ドアのLEDが青く光り、スピーカーからは、年配の女性の声が聞こてきた。
「リエリちゃんね、よくきてくれたわ。どうぞ、入って」
「こんにちは、し、失礼します」
モーターの回転音が鳴り、施錠が解除される。
無表情のシンとは対照的に、リエリは意を決したかのような表情で病室のドアを横に引いた。
二十平米ほどの大きさの部屋の真ん中には、昨日倒れたヨコヤマが眠っており、ベッドの奥には寄り添うようにして女性が佇んでいた。
「わざわざありがとうね。主人もきっとリエリちゃんが来てくれたなんて知ったら、とても喜ぶと思うわ」
そう言って女性は、にこやかに、しかし、疲れた様子でリエリとシンを迎えた。リエリは不安そうな表情でベッドのヨコヤマを見た後、女性に向き直した。
ヨコヤマは仰向けにベッドの上で横たわっている。表情はなく、死んだように静かに眠っている。
「――い、いえそんな。ヨコヤマさんにはお世話になりっぱなしなので、何かしてあげられないかと、お見舞いくらいしか。……あの、今の容体は……?」
「大丈夫、命に全く別状はないそうよ。

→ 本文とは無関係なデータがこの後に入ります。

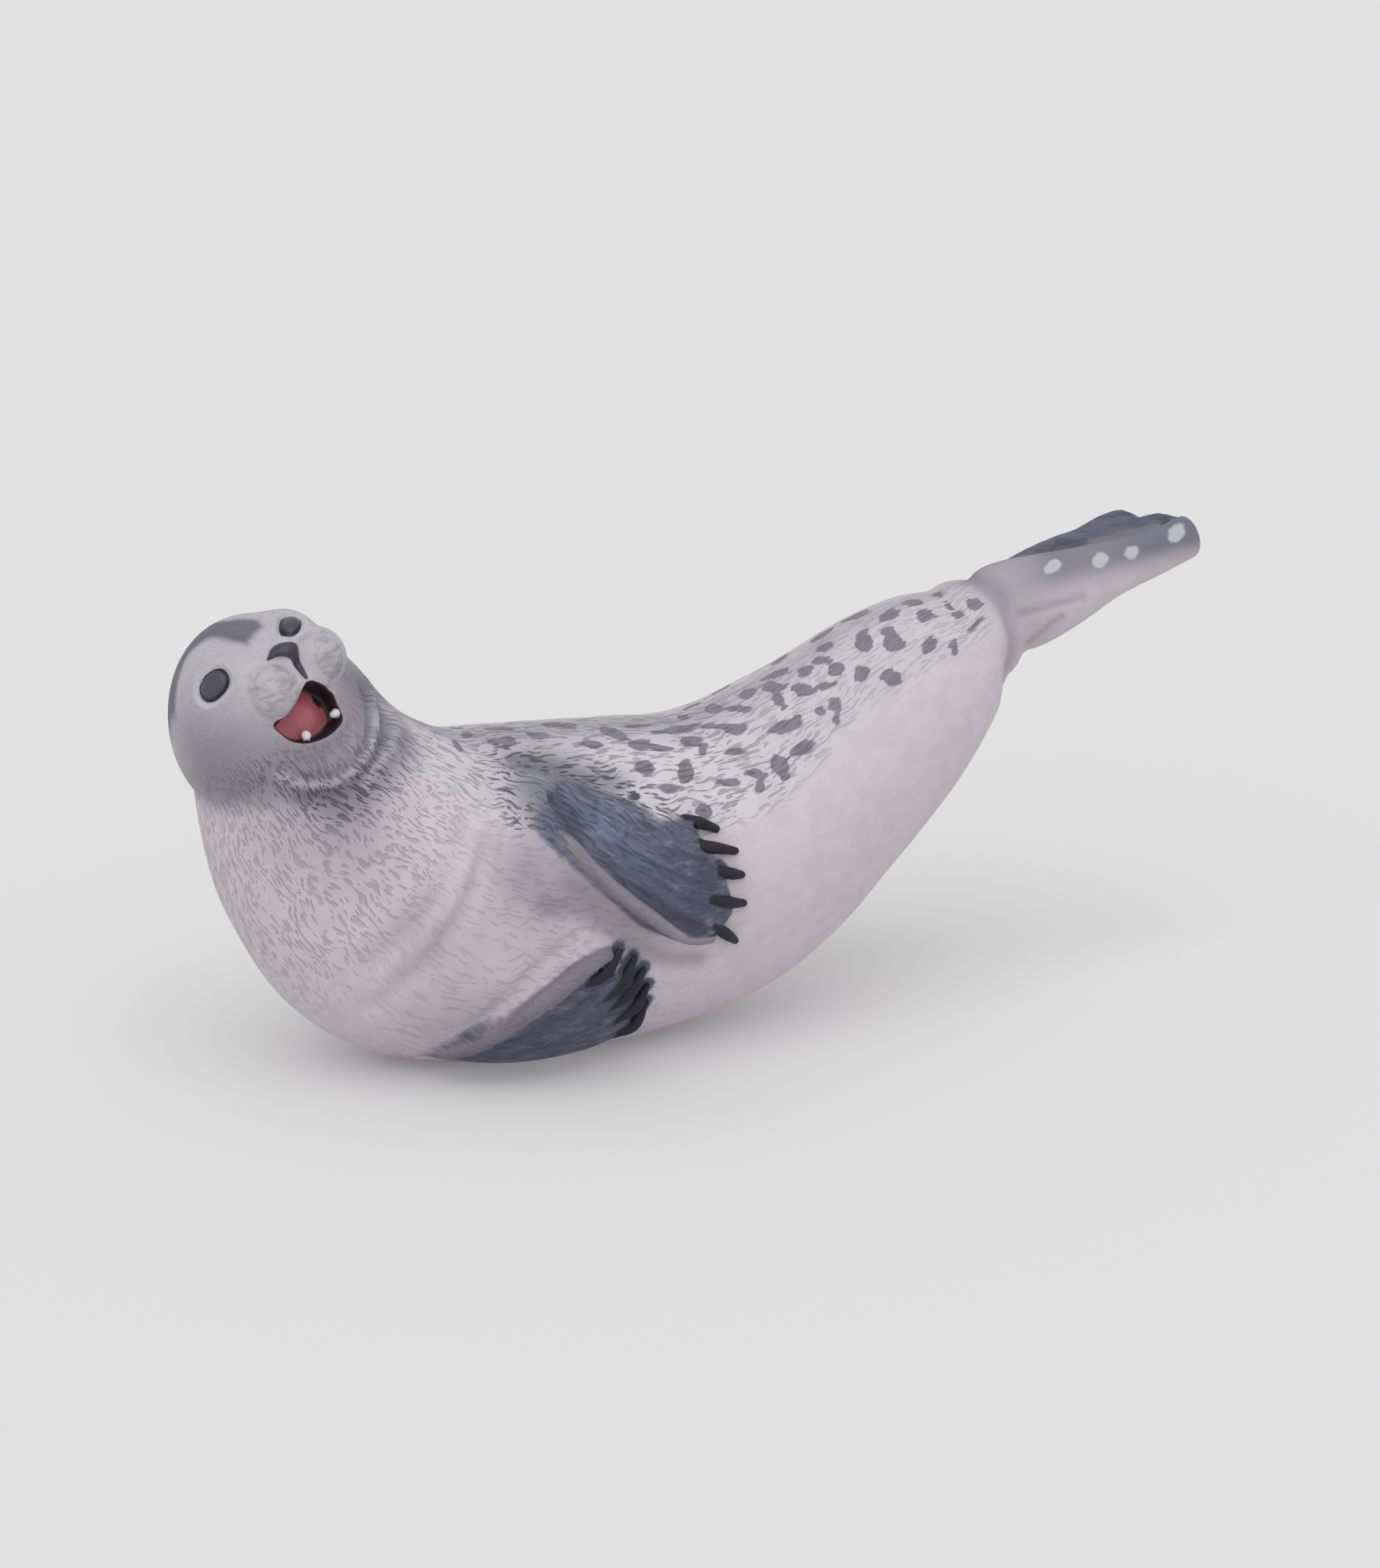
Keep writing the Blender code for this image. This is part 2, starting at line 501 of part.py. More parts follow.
def carved(skin, points, folds):
    """The skin with folds carved into it."""
    for fold in folds:
        near = np.flatnonzero(((points - fold.middle) ** 2).sum(1) < fold.reach**2)
        if len(near):
            skin[near] += fold.carve(points[near])
    return skin


def form(points):
    """Distance from each point to the skin, below zero inside."""
    skin = carved(bare_form(points), points, FOLDS)
    for tubes, blend in ((PALMS, PALM_BLEND), (DIGITS, DIGIT_BLEND)):
        skin = joined(skin, points, tubes, blend)
    skin = carved(skin, points, GROOVES)
    for tubes, blend in ((RIDGES, RIDGE_BLEND), (CLAWS, CLAW_BLEND)):
        skin = joined(skin, points, tubes, blend)
    p = in_head(points)
    near = np.flatnonzero((p**2).sum(1) < (2.0 * max(SKULL)) ** 2)
    if len(near):
        skin[near] = add_face(skin[near], p[near])
    return skin


def read_surface(field, low, high, step):
    """Points and four-cornered faces of the field's zero surface, one point in each cell that it crosses."""
    values = near_values(field, low, high, step)
    plugged = plug(values)
    shape = values.shape
    corners = [(i, j, k) for i in (0, 1) for j in (0, 1) for k in (0, 1)]
    edges = [
        (a, b) for a in corners for b in corners
        if sum(b) - sum(a) == 1 and all(x <= y for x, y in zip(a, b))
    ]
    cells = tuple(n - 1 for n in shape)

    def at(corner):
        return values[tuple(slice(c, c + n) for c, n in zip(corner, cells))]

    total = np.zeros(cells + (3,))
    hits = np.zeros(cells)
    kept_still = np.zeros(cells, bool)
    for corner in corners:
        kept_still |= plugged[tuple(slice(c, c + n) for c, n in zip(corner, cells))]
    for a, b in edges:
        va, vb = at(a), at(b)
        crossed = (va < 0) != (vb < 0)
        share = np.where(crossed, va / np.where(crossed, va - vb, 1.0), 0.0)
        for axis in range(3):
            total[..., axis] += np.where(crossed, a[axis] + share * (b[axis] - a[axis]), 0.0)
        hits += crossed
    used = hits > 0
    number = np.full(cells, -1)
    number[used] = np.arange(used.sum())
    points = (np.argwhere(used) + total[used] / hits[used][:, None]) * step + np.array(low)
    faces = []
    for axis in range(3):
        u, v = (axis + 1) % 3, (axis + 2) % 3
        low_end = [slice(1, -1)] * 3
        high_end = [slice(1, -1)] * 3
        low_end[axis] = slice(0, -1)
        high_end[axis] = slice(1, None)
        start, end = values[tuple(low_end)] < 0, values[tuple(high_end)] < 0
        for inside_first in (True, False):
            where = np.argwhere(start & ~end if inside_first else ~start & end)
            where[:, u] += 1
            where[:, v] += 1
            ring = []
            for du, dv in ((-1, -1), (0, -1), (0, 0), (-1, 0)):
                cell = where.copy()
                cell[:, u] += du
                cell[:, v] += dv
                ring.append(number[tuple(cell.T)])
            quad = np.stack(ring, axis=1)
            faces.append(quad if inside_first else quad[:, ::-1])
    free = ~kept_still[used]
    points[free] = settle(field, points[free])
    return points, np.concatenate(faces)


def plug(values):
    """Fills the grid points nearest the skin where it would touch itself, and says which they are."""
    cells = tuple(n - 1 for n in values.shape)
    corners = [(i, j, k) for i in (0, 1) for j in (0, 1) for k in (0, 1)]
    views = {c: tuple(slice(a, a + n) for a, n in zip(c, cells)) for c in corners}
    plugged = np.zeros(values.shape, bool)
    while True:
        inside = {c: values[views[c]] < 0 for c in corners}
        count = sum(inside[c].astype(int) for c in corners)
        found = []
        for axis in range(3):
            for level in (0, 1):
                face = [q for q in corners if q[axis] == level]
                a, b, c, d = (inside[q] for q in face)
                found += [(cell, face) for cell in np.argwhere((a == d) & (b == c) & (a != b))]
        for c in corners[:4]:
            here, there = inside[c], inside[tuple(1 - q for q in c)]
            touching = (here == there) & ((count == 2) & here | (count == 6) & ~here)
            found += [(cell, corners) for cell in np.argwhere(touching)]
        if not found:
            return plugged
        fresh = set()
        for cell, group in found:
            spots = [tuple(cell + np.array(corner)) for corner in group]
            if fresh.isdisjoint(spots):
                nearest = min((spot for spot in spots if values[spot] >= 0), key=lambda spot: values[spot])
                fresh.add(nearest)
        for spot in fresh:
            values[spot] = -0.02
            plugged[spot] = True


def near_values(field, low, high, step, levels=3):
    """The field on a grid, worked out closely near the skin and more coarsely away from it."""
    values, old = None, None
    for level in reversed(range(levels)):
        size = step * 2**level
        axes = [a + size * np.arange(int((b - a) / step) // 2**level + 1) for a, b in zip(low, high)]
        grid = np.stack(np.meshgrid(*axes, indexing="ij"), axis=-1)
        if values is None:
            values = field(grid.reshape(-1, 3)).reshape(grid.shape[:3])
        else:
            for axis, old_size in enumerate(old):
                index = np.minimum((np.arange(len(axes[axis])) + 1) // 2, old_size - 1)
                values = np.take(values, index, axis=axis)
            near = np.abs(values) < 2.6 * size
            values[near] = field(grid[near])
        old = values.shape
    return values


def outermost(points, faces):
    """The largest connected surface, without the skins of pockets that lie closed inside it."""
    group = np.arange(len(points))
    while True:
        lowest = group[faces].min(1)
        fresh = group.copy()
        for corner in faces.T:
            np.minimum.at(fresh, corner, lowest)
        fresh = fresh[fresh]
        if (fresh == group).all():
            break
        group = fresh
    kept = group == np.bincount(group).argmax()
    number = np.cumsum(kept) - 1
    return points[kept], number[faces[kept[faces[:, 0]]]]


def settle(field, points, rounds=2, reach=0.02):
    """Points moved along the field's slope onto its zero surface."""
    value = field(points)
    slope = np.stack([field(points + reach * axis) - value for axis in np.eye(3)], axis=1) / reach
    slope /= np.maximum((slope**2).sum(1), 0.25)[:, None]
    for _ in range(rounds):
        points = points - slope * value[:, None]
        value = field(points)
    return points


def fold_lines():
    """The folds of the chest, the chin and the rump, laid on the bare skin."""
    lines = [([BODY.skin_point(*place)[0] for place in places], *size) for places, *size in BODY_FOLDS]
    lines += [(np.array(HEAD_CENTRE) + np.array(places) @ HEAD_AXES, *size) for places, *size in HEAD_FOLDS]
    return [Fold(settle(bare_form, np.array(line)), *size) for line, *size in lines + HIND_FOLDS]


def flipper_grooves():
    """The grooves that are carved into the flippers."""
    return [
        Fold([BODY.skin_point(*place)[0] for place in places], *size) for places, *size in FLIPPER_FOLDS
    ]


def paint(name, colour, roughness):
    """A plain painted plastic."""
    material = bpy.data.materials.new(name)
    material.use_nodes = True
    shader = material.node_tree.nodes["Principled BSDF"]
    shader.inputs["Base Color"].default_value = (*colour, 1.0)
    shader.inputs["Roughness"].default_value = roughness
    shader.inputs["Metallic"].default_value = 0.0
    return material


def thinned(mesh, triangles):
    """The mesh with about that many triangles, kept close together where the form is finest."""
    holder = bpy.data.objects.new("thinned", mesh)
    bpy.context.scene.collection.objects.link(holder)
    modifier = holder.modifiers.new("Decimate", "DECIMATE")
    modifier.use_collapse_triangulate = True
    modifier.ratio = min(1.0, triangles / (2.0 * len(mesh.polygons)))
    graph = bpy.context.evaluated_depsgraph_get()
    result = bpy.data.meshes.new_from_object(holder.evaluated_get(graph))
    bpy.data.objects.remove(holder, do_unlink=True)
    return result


def figurine():
    """The figurine as one closed mesh with a flat underside, its middle over the origin."""
    points, quads = read_surface(form, GRID_LOW, GRID_HIGH, GRID_STEP)
    points, quads = outermost(points, quads)
    mesh = bpy.data.meshes.new("seal")
    mesh.from_pydata((points * MM).tolist(), [], quads.tolist())
    mesh = thinned(mesh, TRIANGLES)
    shape = bmesh.new()
    shape.from_mesh(mesh)
    everything = shape.verts[:] + shape.edges[:] + shape.faces[:]
    bmesh.ops.bisect_plane(shape, geom=everything, plane_co=(0, 0, 0), plane_no=(0, 0, 1), clear_inner=True)
    bmesh.ops.holes_fill(shape, edges=[edge for edge in shape.edges if edge.is_boundary])
    bmesh.ops.dissolve_degenerate(shape, edges=shape.edges[:], dist=0.00002)
    bmesh.ops.triangulate(shape, faces=[face for face in shape.faces if len(face.verts) > 3])
    places = np.array([vert.co for vert in shape.verts])
    middle = (places.min(0) + places.max(0)) / 2
    shape.to_mesh(mesh)
    shape.free()
    mesh.name = "seal"
    mesh.shade_smooth()
    mesh.materials.clear()
    mesh.materials.append(paint("painted_plastic", (0.62, 0.58, 0.60), 0.6))
    seal = bpy.data.objects.new("seal", mesh)
    seal.location = (-middle[0], -middle[1], 0.0)
    bpy.context.scene.collection.objects.link(seal)
    return seal


for old in list(bpy.data.objects):
    bpy.data.objects.remove(old, do_unlink=True)
FOLDS = fold_lines()
GROOVES = flipper_grooves()
seal = figurine()
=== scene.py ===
"""The dressed seal figurine: the moulded solid with its fur, skin folds and hand-painted colours.

The skin is read from the same field of distances as the solid, on a finer grid, so both have one shape.
Colours are painted by masks that are worked out at each point of the skin and mixed in one material.
Sizes in the tables are in millimetres; the scene is in metres, +Z up.
"""

import math

import bpy
import numpy as np
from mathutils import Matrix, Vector


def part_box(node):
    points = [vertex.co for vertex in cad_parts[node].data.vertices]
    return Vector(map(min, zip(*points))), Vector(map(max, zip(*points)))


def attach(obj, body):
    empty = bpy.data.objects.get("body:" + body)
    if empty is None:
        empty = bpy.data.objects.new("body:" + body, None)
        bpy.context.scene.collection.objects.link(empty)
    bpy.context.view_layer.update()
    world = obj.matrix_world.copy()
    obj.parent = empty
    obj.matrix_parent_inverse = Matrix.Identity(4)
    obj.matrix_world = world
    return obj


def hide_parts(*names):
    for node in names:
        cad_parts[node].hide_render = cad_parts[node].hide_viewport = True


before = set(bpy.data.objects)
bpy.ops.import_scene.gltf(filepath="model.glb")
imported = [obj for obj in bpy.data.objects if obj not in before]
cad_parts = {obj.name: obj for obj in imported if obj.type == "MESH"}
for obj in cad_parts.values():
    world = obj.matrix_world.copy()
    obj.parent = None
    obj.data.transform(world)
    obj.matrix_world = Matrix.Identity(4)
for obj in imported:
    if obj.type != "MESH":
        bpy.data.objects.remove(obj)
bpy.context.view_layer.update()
MM = 0.001

# The body's line from the nape to the rump: X, Y, Z of the line, then the half depth above it, the
# half breadth towards the viewer and the half depth below it.
BODY_LINE = [
    (-37.4, -0.8, 29.6, 7.8, 7.8, 7.1),
    (-34.2, -0.8, 25.6, 9.2, 9.8, 10.2),
    (-30.8, -0.6, 21.8, 10.1, 11.4, 12.9),
    (-26.9, -0.3, 18.6, 10.9, 13.1, 15.4),
    (-22.7, -0.1, 16.2, 12.1, 13.9, 16.3),
    (-18.0, 0.0, 14.7, 12.8, 14.3, 15.7),
    (-13.0, 0.0, 14.0, 13.1, 14.4, 14.7),
    (-8.0, 0.0, 13.9, 13.0, 14.2, 14.4),
    (-2.9, 0.0, 14.6, 12.3, 13.8, 14.2),
    (2.0, 0.0, 15.8, 11.1, 13.2, 13.8),
    (6.7, 0.0, 17.7, 10.2, 12.4, 12.5),
    (11.2, 0.0, 20.2, 9.6, 11.2, 10.9),
    (15.6, 0.0, 23.0, 9.0, 9.8, 9.7),
    (19.8, 0.0, 26.0, 8.4, 8.5, 8.5),
    (24.0, 0.0, 29.1, 6.8, 7.1, 6.5),
    (26.4, 0.0, 30.9, 4.9, 5.8, 4.5),
]

# The head: where its middle is, how far it turns from facing the viewer squarely, lifts and leans, and
# the half sizes of the skull to the side, forwards and upwards.
HEAD_CENTRE = (-38.1, -2.0, 33.2)
HEAD_TURN = 18.0
HEAD_LIFT = 23.3
HEAD_TILT = 17.0
SKULL = (6.6, 7.1, 7.0)

# Parts of the head in its own axes: middle to the left, forwards and upwards, then the half sizes.
MUZZLE = ((0.2, 4.3, 0.2), (4.4, 2.9, 3.2))
BRIDGE = ((2.4, 4.6, 2.9), (2.6, 2.4, 1.9))
BROW = ((3.0, 2.6, 3.3), (2.6, 2.6, 2.4))
PADS = [((-2.45, 5.6, 0.7), (2.35, 2.6, 2.5)), ((3.0, 5.7, 1.0), (2.6, 2.5, 2.6))]
JAW = ((0.7, 2.7, -4.6), (4.4, 3.9, 3.2))
NAPE = ((-32.9, 3.0, 30.7), (5.4, 5.4, 5.4))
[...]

ただ、……昨日のお医者さんの話だと、今日の朝には目を覚ましてるだろうと言っていたのだけど、まだこのとおり眠ったままなの」
「そうですか……」
「念のためこの後、二時からもう一度精密検査をしてもらうことになってるわ」
「わ、私にできることがあれば、なんでも言ってください」
「フフ、ありがとう、リエリちゃん。気持ちだけで十分よ。ところで、そちらの方は?」
女性の問いかけに、シンは僅かに会釈をして返した。リエリは、恥ずかしそうにシンを紹介する手ぶりをした。
「え、えーと、この人は、ま、ま……ネージャー……! ではなくてですね、わ、……そのー、私のカレです」
「――あら、そう! フフッ、不器用そうだけど、優しそうな子じゃない」
「そうなんですよ、やっぱり分かりますか!」
「フフ、リエリちゃんが好きなタイプは、こういうタイプの子だとずっと思ってたわ」
「ホントにシンは不器用で、不愛想だし、話は難しいし、忙しいオーラ出して構ってくれないし、名前でまだ読んでくれないんですよ」
「あら、それはひどいわね」
「そうなんです! 料理つくっても反応薄いし、自分から手握ってこないし、キスだってあれっきり……もう大変なんですよ」
「でも、まだこのくらいの男の子はそんなものよ、ただ恥ずかしいだけというのもあるわね」
「そんなもんですかね~、シンはまたちょっと特殊というか……」
リエリと女性はしばらくの間、シンを意に介さず、塞き止めていた水が一気に流れ出るようにやりとりを続けた。